=== Directive ===
Please restate, exactly as written, the lines running from the beginning of the material through the line that has "at open ends." in it.

=== Dataset extract ===
*****

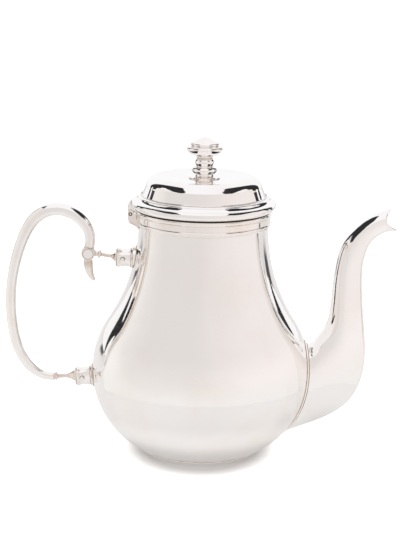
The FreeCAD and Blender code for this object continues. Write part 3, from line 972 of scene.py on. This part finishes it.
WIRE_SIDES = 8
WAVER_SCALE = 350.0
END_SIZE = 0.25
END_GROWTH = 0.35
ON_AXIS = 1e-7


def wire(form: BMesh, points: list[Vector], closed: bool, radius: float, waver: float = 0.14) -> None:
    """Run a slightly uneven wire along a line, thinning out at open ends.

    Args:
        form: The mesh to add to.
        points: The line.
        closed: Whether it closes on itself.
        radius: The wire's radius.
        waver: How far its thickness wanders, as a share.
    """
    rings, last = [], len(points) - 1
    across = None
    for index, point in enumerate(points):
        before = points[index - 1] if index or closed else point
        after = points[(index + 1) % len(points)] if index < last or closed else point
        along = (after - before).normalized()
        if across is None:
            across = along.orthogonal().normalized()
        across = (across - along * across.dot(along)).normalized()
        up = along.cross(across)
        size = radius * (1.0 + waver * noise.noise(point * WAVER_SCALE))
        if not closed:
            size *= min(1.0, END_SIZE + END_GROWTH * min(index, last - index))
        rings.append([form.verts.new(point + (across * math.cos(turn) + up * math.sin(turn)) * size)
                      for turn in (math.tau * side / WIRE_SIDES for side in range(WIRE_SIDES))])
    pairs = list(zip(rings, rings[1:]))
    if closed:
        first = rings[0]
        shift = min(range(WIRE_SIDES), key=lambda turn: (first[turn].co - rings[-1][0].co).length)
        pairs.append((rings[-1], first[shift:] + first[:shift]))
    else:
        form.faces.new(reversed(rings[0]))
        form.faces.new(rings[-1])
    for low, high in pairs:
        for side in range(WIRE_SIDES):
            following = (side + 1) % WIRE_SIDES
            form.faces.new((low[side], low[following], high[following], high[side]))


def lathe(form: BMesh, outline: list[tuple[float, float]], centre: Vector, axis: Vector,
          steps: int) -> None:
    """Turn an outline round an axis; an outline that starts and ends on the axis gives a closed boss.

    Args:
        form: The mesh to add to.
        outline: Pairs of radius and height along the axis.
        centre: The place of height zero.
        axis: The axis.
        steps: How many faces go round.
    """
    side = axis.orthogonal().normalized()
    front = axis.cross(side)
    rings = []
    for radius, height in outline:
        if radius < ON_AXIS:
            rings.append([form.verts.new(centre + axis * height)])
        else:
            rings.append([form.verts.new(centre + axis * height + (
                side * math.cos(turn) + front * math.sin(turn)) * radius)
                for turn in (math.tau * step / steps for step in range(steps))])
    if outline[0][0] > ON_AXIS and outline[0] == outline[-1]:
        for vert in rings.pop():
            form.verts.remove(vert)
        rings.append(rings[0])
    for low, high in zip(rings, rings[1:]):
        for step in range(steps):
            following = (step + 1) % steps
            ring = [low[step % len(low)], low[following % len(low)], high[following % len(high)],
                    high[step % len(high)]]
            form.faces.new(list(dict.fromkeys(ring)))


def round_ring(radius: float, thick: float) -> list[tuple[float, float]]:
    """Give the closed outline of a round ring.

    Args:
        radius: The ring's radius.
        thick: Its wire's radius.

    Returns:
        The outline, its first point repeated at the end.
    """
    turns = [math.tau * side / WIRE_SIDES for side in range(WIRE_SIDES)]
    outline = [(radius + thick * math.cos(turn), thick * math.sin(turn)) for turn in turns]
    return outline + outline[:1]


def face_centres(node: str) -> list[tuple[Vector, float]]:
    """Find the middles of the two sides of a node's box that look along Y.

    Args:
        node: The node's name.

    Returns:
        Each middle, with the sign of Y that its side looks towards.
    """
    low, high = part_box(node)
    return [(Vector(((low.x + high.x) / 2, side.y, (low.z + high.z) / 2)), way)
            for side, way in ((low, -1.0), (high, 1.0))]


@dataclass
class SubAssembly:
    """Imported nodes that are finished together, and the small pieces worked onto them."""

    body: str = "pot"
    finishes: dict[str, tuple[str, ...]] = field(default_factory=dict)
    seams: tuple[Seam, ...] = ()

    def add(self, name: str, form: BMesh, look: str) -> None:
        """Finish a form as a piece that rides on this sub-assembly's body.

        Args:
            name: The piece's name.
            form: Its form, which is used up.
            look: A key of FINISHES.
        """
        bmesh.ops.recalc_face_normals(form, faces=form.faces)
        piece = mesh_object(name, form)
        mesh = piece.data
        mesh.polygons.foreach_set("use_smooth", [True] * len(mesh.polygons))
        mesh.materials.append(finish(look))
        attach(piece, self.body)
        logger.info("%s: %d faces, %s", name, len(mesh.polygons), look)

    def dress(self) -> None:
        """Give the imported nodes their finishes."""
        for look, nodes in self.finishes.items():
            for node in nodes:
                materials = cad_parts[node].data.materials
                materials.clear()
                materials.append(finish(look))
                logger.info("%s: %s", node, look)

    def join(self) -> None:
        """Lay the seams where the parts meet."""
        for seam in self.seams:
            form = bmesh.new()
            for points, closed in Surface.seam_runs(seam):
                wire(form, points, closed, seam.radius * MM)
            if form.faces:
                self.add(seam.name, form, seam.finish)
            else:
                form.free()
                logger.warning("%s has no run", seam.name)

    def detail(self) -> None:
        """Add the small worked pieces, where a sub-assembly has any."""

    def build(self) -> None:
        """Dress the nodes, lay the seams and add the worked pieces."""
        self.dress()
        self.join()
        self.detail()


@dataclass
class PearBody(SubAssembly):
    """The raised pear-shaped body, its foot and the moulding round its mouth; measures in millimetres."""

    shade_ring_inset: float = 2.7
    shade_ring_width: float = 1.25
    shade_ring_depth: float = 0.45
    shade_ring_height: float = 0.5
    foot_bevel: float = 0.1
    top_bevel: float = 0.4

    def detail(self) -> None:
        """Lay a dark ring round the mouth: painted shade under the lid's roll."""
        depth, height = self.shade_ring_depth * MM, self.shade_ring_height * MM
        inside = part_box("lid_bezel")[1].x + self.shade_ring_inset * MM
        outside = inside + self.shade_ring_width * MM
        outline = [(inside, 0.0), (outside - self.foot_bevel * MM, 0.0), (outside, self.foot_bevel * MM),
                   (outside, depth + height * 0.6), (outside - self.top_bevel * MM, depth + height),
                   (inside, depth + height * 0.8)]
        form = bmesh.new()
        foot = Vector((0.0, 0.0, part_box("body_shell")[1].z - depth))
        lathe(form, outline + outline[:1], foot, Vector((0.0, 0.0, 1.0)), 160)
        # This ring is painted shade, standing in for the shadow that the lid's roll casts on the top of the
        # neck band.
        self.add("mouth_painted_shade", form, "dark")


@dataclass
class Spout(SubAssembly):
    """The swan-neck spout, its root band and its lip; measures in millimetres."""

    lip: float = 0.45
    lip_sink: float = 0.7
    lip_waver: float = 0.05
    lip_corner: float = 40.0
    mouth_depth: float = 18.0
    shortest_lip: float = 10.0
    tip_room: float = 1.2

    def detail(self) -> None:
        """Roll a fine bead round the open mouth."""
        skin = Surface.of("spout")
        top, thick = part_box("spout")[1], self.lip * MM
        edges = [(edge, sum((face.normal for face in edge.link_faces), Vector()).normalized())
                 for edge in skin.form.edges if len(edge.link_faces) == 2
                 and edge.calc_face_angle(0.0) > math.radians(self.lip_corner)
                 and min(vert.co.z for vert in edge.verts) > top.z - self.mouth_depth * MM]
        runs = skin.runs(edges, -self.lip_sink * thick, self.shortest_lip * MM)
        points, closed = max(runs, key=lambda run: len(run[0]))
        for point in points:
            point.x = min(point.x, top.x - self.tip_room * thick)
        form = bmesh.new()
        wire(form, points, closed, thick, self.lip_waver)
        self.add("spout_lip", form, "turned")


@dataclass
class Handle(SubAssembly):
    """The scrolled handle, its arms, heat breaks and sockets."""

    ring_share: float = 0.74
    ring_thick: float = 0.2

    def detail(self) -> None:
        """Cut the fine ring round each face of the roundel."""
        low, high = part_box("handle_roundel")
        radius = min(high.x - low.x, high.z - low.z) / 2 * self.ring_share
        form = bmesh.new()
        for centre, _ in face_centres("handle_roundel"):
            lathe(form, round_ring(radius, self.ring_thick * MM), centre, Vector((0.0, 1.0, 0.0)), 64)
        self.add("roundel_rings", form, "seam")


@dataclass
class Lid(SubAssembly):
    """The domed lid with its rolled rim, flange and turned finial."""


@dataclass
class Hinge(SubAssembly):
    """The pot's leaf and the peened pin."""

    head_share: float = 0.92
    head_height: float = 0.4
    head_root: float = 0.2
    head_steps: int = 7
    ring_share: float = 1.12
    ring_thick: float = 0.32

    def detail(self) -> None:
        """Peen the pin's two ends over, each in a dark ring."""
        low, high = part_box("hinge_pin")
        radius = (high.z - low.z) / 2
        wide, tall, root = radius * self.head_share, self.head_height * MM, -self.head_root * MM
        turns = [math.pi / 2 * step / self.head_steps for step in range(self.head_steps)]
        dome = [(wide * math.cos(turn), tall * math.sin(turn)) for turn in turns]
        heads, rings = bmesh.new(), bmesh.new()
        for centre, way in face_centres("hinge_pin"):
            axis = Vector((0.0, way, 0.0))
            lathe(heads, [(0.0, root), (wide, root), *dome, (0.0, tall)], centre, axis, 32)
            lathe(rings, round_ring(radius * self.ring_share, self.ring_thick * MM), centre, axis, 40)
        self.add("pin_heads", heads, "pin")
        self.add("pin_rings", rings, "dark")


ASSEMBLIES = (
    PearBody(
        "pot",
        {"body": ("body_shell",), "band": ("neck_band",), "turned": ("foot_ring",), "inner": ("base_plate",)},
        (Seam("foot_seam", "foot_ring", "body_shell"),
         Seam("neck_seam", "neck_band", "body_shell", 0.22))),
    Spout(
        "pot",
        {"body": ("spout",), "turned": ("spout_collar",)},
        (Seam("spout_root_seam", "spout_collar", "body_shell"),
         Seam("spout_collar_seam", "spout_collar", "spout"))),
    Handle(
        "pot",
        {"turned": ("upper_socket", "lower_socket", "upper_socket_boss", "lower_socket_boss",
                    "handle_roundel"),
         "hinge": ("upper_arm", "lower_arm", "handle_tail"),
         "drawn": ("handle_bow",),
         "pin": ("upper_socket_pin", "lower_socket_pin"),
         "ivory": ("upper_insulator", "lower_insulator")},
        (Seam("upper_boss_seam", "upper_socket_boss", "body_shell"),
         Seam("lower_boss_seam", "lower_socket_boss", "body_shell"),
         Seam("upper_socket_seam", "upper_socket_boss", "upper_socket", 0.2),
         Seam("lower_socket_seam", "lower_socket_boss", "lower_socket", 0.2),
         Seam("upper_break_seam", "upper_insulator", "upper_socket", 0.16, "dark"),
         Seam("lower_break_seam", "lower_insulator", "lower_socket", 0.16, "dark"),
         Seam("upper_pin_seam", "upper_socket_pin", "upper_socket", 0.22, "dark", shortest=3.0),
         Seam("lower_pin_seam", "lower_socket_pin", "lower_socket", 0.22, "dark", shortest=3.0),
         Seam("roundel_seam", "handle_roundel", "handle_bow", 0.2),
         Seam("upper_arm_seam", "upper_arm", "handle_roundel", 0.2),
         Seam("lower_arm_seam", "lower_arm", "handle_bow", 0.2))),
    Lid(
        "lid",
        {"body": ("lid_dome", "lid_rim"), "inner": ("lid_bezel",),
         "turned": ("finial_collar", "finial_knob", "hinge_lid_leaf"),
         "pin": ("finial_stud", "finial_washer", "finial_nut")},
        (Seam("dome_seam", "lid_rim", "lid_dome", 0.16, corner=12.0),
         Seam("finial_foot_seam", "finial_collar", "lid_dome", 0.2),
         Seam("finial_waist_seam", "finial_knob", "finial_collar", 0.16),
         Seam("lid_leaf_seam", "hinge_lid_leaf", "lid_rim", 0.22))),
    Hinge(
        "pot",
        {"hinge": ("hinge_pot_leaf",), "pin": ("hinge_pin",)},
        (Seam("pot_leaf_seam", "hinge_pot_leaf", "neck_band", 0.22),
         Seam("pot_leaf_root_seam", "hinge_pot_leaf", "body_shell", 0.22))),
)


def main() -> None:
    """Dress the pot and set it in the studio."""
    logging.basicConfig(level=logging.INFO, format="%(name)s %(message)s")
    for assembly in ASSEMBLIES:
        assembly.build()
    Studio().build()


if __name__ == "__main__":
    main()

*****

=== Exercise output ===
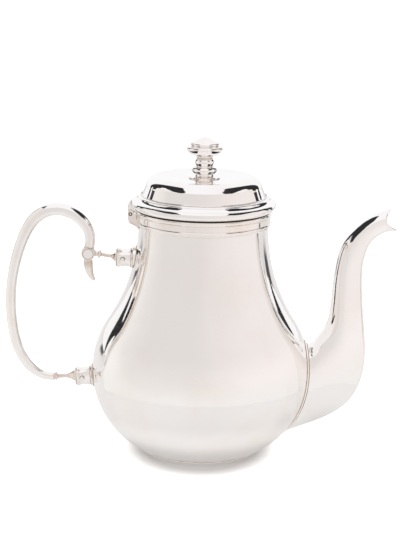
The FreeCAD and Blender code for this object continues. Write part 3, from line 972 of scene.py on. This part finishes it.
WIRE_SIDES = 8
WAVER_SCALE = 350.0
END_SIZE = 0.25
END_GROWTH = 0.35
ON_AXIS = 1e-7


def wire(form: BMesh, points: list[Vector], closed: bool, radius: float, waver: float = 0.14) -> None:
    """Run a slightly uneven wire along a line, thinning out at open ends.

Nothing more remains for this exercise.